Smit ressalta que “não é só sobre as roupas”, lembrando que a marca apostou no seu talento num momento em que ela tinha dúvidas sobre seu potencial. A artista criou, por exemplo, a campanha digital de um perfume da Gucci, além de ter feito vários outros trabalhos para a marca.


Num ambiente virtual saturado de imagens, é fácil ter a impressão de que o artista de sucesso é também o mais bem conectado com o mundo do luxo. Num post recente, Samuel de Saboia, pintor-sensação que há anos divulga grifes de alta-costura em suas redes, marcou seis etiquetas numa série de retratos que poderiam estar num editorial de moda.


A imagem no Instagram certo vale ouro.

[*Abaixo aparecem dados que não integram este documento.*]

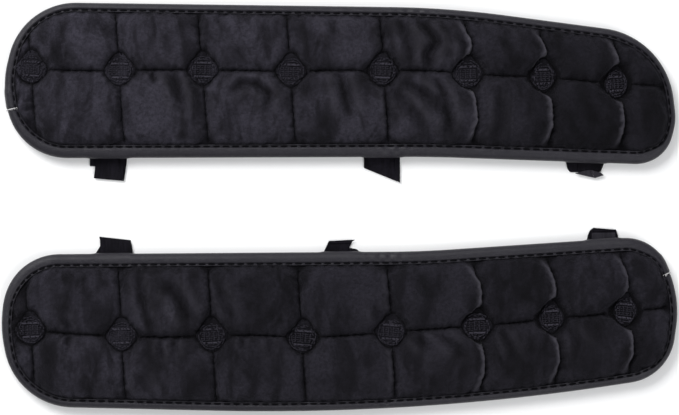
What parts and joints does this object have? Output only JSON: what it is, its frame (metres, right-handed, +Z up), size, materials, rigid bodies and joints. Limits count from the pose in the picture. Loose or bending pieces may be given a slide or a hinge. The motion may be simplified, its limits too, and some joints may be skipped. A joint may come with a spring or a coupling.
{
  "type": "forearm guard",
  "caption": "Pair of long quilted plush forearm guards with bound edges, embroidered rosettes and sewn fastening straps that swing out from the underside.",
  "frame": {"origin": "on the ground under the middle of the pair", "axes": "+X along the guards towards their tapered ends, +Y from the lower guard to the upper guard, +Z up out of the plush side"},
  "size_m": [0.4054, 0.2451, 0.0154],
  "materials": {
    "plush": "short black velvet plush with soft sheen",
    "foam": "dark grey open-cell foam",
    "backing": "matt black woven backing with fine grip dots",
    "binding": "charcoal grained leatherette, satin",
    "thread": "black polyester sewing thread",
    "embroidery": "black rayon embroidery, glossy",
    "webbing": "black woven webbing, slight sheen",
    "hook": "black nylon hook tape",
    "patch": "charcoal leatherette reinforcement patch"
  },
  "bodies": {
    "upper_pad": {"upper_backing_sheet": "backing", "upper_binding_stitching": "thread", "upper_edge_binding": "binding", "upper_foam_core": "foam", "upper_plush_cover": "plush", "upper_quilting_thread": "thread", "upper_rosettes": "embroidery", "upper_strap_1_anchor": "patch", "upper_strap_2_anchor": "patch", "upper_strap_3_anchor": "patch", "upper_strap_stitching": "thread", "upper_tab_1_anchor": "patch", "upper_tab_2_anchor": "patch", "upper_tab_3_anchor": "patch"},
    "upper_strap_1": {"upper_strap_1_band": "webbing", "upper_strap_1_hook_patch": "hook"},
    "upper_tab_1": {"upper_tab_1": "webbing"},
    "upper_strap_2": {"upper_strap_2_band": "webbing", "upper_strap_2_hook_patch": "hook"},
    "upper_tab_2": {"upper_tab_2": "webbing"},
    "upper_strap_3": {"upper_strap_3_band": "webbing", "upper_strap_3_hook_patch": "hook"},
    "upper_tab_3": {"upper_tab_3": "webbing"},
    "lower_pad": {"lower_backing_sheet": "backing", "lower_binding_stitching": "thread", "lower_edge_binding": "binding", "lower_foam_core": "foam", "lower_plush_cover": "plush", "lower_quilting_thread": "thread", "lower_rosettes": "embroidery", "lower_strap_1_anchor": "patch", "lower_strap_2_anchor": "patch", "lower_strap_3_anchor": "patch", "lower_strap_stitching": "thread", "lower_tab_1_anchor": "patch", "lower_tab_2_anchor": "patch", "lower_tab_3_anchor": "patch"},
    "lower_strap_1": {"lower_strap_1_band": "webbing", "lower_strap_1_hook_patch": "hook"},
    "lower_tab_1": {"lower_tab_1": "webbing"},
    "lower_strap_2": {"lower_strap_2_band": "webbing", "lower_strap_2_hook_patch": "hook"},
    "lower_tab_2": {"lower_tab_2": "webbing"},
    "lower_strap_3": {"lower_strap_3_band": "webbing", "lower_strap_3_hook_patch": "hook"},
    "lower_tab_3": {"lower_tab_3": "webbing"}
  },
  "joints": [
    {"name": "pair_apart", "type": "slide", "parent": "upper_pad", "child": "lower_pad", "axis": [0, -1, 0], "range_m": [0, 0.2]},
    {"name": "upper_strap_1_swing", "type": "hinge", "parent": "upper_pad", "child": "upper_strap_1", "pos_m": [-0.13833, 0.11429, 0.00045], "axis": [1, 0, 0], "range_deg": [0, 175]},
    {"name": "upper_tab_1_fold", "type": "hinge", "parent": "upper_pad", "child": "upper_tab_1", "pos_m": [-0.13833, 0.0381, 0.0006], "axis": [1, 0, 0], "range_deg": [0, 120]},
    {"name": "upper_strap_2_swing", "type": "hinge", "parent": "upper_pad", "child": "upper_strap_2", "pos_m": [0.02597, 0.11204, 0.00045], "axis": [1, 0, 0], "range_deg": [0, 175]},
    {"name": "upper_tab_2_fold", "type": "hinge", "parent": "upper_pad", "child": "upper_tab_2", "pos_m": [0.02597, 0.0385, 0.0006], "axis": [1, 0, 0], "range_deg": [0, 120]},
    {"name": "upper_strap_3_swing", "type": "hinge", "parent": "upper_pad", "child": "upper_strap_3", "pos_m": [0.14807, 0.10059, 0.00045], "axis": [1, 0, 0], "range_deg": [0, 175]},
    {"name": "upper_tab_3_fold", "type": "hinge", "parent": "upper_pad", "child": "upper_tab_3", "pos_m": [0.14807, 0.0357, 0.0006], "axis": [1, 0, 0], "range_deg": [0, 120]},
    {"name": "lower_strap_1_swing", "type": "hinge", "parent": "lower_pad", "child": "lower_strap_1", "pos_m": [-0.13603, -0.11283, 0.00045], "axis": [-1, 0, 0], "range_deg": [0, 175]},
    {"name": "lower_tab_1_fold", "type": "hinge", "parent": "lower_pad", "child": "lower_tab_1", "pos_m": [-0.13603, -0.0359, 0.0006], "axis": [-1, 0, 0], "range_deg": [0, 120]},
    {"name": "lower_strap_2_swing", "type": "hinge", "parent": "lower_pad", "child": "lower_strap_2", "pos_m": [0.00087, -0.11384, 0.00045], "axis": [-1, 0, 0], "range_deg": [0, 175]},
    {"name": "lower_tab_2_fold", "type": "hinge", "parent": "lower_pad", "child": "lower_tab_2", "pos_m": [0.00087, -0.0355, 0.0006], "axis": [-1, 0, 0], "range_deg": [0, 120]},
    {"name": "lower_strap_3_swing", "type": "hinge", "parent": "lower_pad", "child": "lower_strap_3", "pos_m": [0.15812, -0.09987, 0.00045], "axis": [-1, 0, 0], "range_deg": [0, 175]},
    {"name": "lower_tab_3_fold", "type": "hinge", "parent": "lower_pad", "child": "lower_tab_3", "pos_m": [0.15812, -0.0283, 0.0006], "axis": [-1, 0, 0], "range_deg": [0, 120]}
  ]
}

Os resultados das parcerias das grifes com os artistas não estão necessariamente atrelados a um aumento no fluxo de caixa, segundo Raquel Scherer, gerente geral da Melissa –a marca convidou as artistas Olívia Pitô e Nath Araújo para criarem bolsas e sandálias baseadas em pinturas da diva do modernismo Tarsila do Amaral.


“É difícil mensurar de que forma esses influenciadores impactam no relatório final, na ponta de conversão direta de venda, até porque não focamos muito nisso”, afirma Scherer. “Nosso foco nessas ações é realmente visibilidade de marketing e produto.”